First Stop: Kuala Lumpur, Malaysia; Land of a thousand Foods (I made that up, it probably has a national motto or something). Jade, an awesome lady from teacher's college who landed herself a job there.

It feels pretty good to be a grown up sometimes. and see your friends be grown ups and say to ourselves "We're grown ups, look at us", so we talked about grown up life for the past year before she sent me out with her scooter to explore the city while she did something that I forgot. I promptly found that Kuala Lumpur's roadworks would have been more organized and logical if the infrastructural blueprints were a plate of spaghetti. I'm talking about roads that turn into highways, highways that turn into roads, special motorcycle lanes that separate from the highway and only sometimes rejoin it, roads that block other roads and require you to take fourteen u-turns just to get back on the street you were on, while struggling to follow the Malaysian roadsigns to get you back.

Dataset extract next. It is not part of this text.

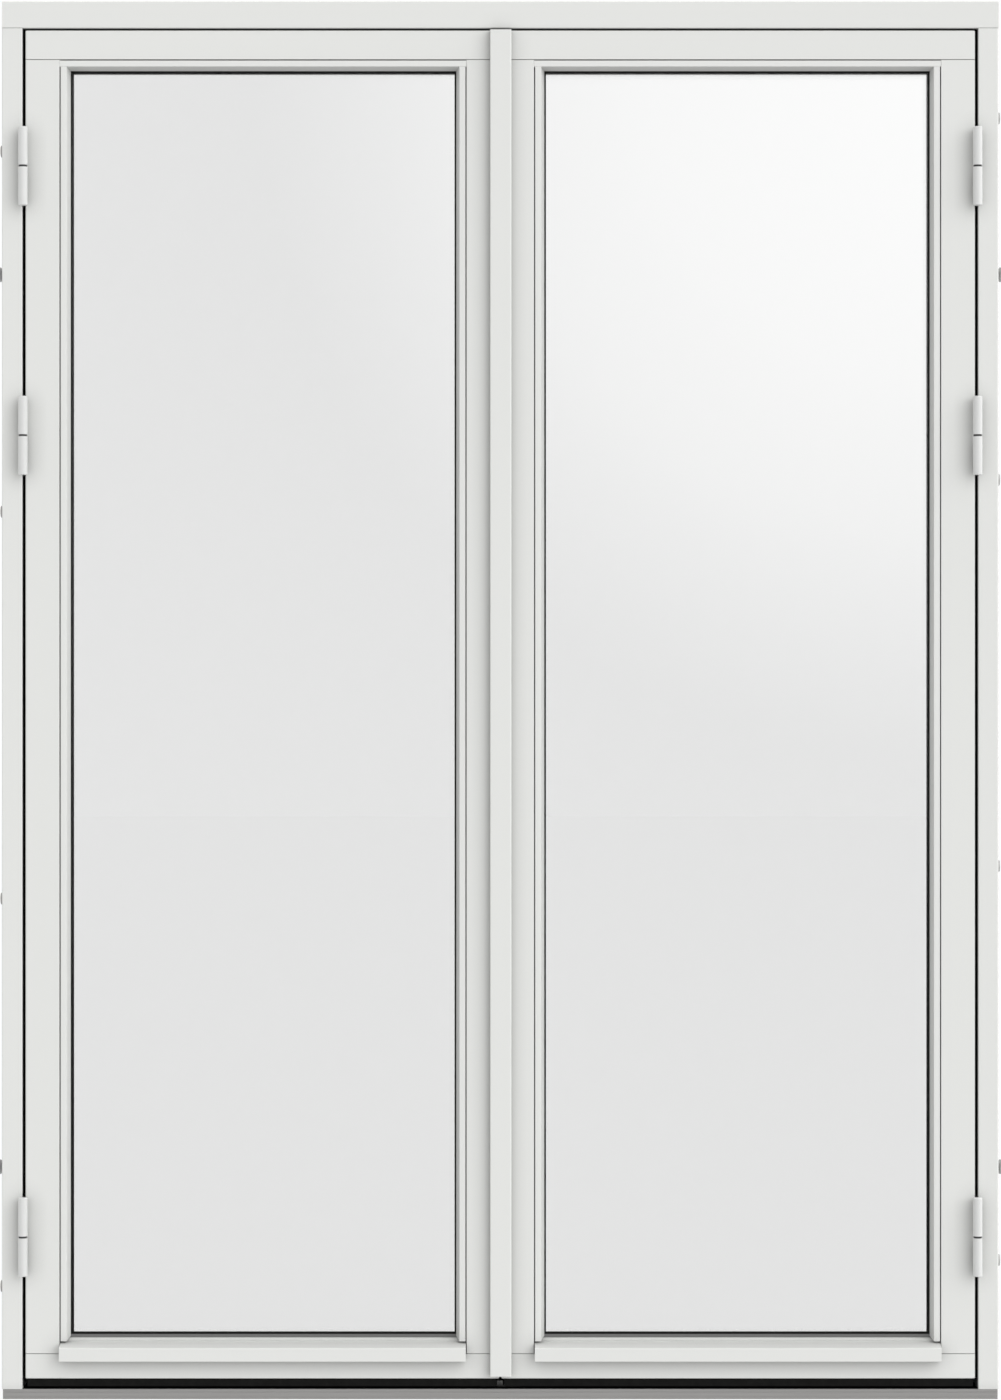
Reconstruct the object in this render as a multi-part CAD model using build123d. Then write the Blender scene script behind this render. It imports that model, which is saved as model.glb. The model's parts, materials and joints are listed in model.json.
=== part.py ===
from build123d import *
import os

# Sizes are in millimetres. The doors are seen from outside: +X is to the right, the outdoor side
# is at -Y and +Z is up. The origin is the middle of the threshold's underside.

# Frame
FRAME_WIDTH = 1490.0
FRAME_HEIGHT = 2090.0
FRAME_DEPTH = 115.0
JAMB_FACE = 30.5
HEAD_FACE = 40.5
STOP_REACH = 14.5
LINING_GROOVE_WIDTH = 6.5
LINING_GROOVE_DEPTH = 10.0
LINING_GROOVE_INSET = 12.0
ARRIS = 2.0
FINE_ARRIS = 1.0

# Threshold
THRESHOLD_HEIGHT = 15.0
THRESHOLD_END_CUT = 1.5
NOSING_WALL = 3.0
NOSING_LIP = 4.5
NOSING_LIP_THICKNESS = 2.0
NOSING_GROOVE_DEPTH = 0.6
NOSING_GROOVES = ((2.0, 4.6), (10.0, 11.4))
STOP_RAIL_RISE = 26.0

# Gaps around and between the leaves
SIDE_GAP = 4.5
TOP_GAP = 3.0
FOOT_GAP = 15.5
MEETING_GAP = 3.0
STOP_GAP = 5.0
SEAL_CLEARANCE = 0.3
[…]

 After postponing the plans of the entire group, I flagged down a food delivery-person on his way back from a drop-off who guided me back to where I needed to be. Things went from stressfully disastrous to pretty decent once I got to hang out with some awesome people in the process, all Canadians (thank GOD) to show me what a night out in KL looks like.

Add caption
The Batu Caves are a place. That's right, a place. I forget the details but here's some pictures to fill up the spaces where words should be. 


Because Malaysia is an intensely multicultural country, it's got an arsenal of fresh, locally-made foods that come from most other places in Asia (and some places outside of it). If you like to eat, get your keister down to Malaysia, just don't melt in the sun or get lost on your way there.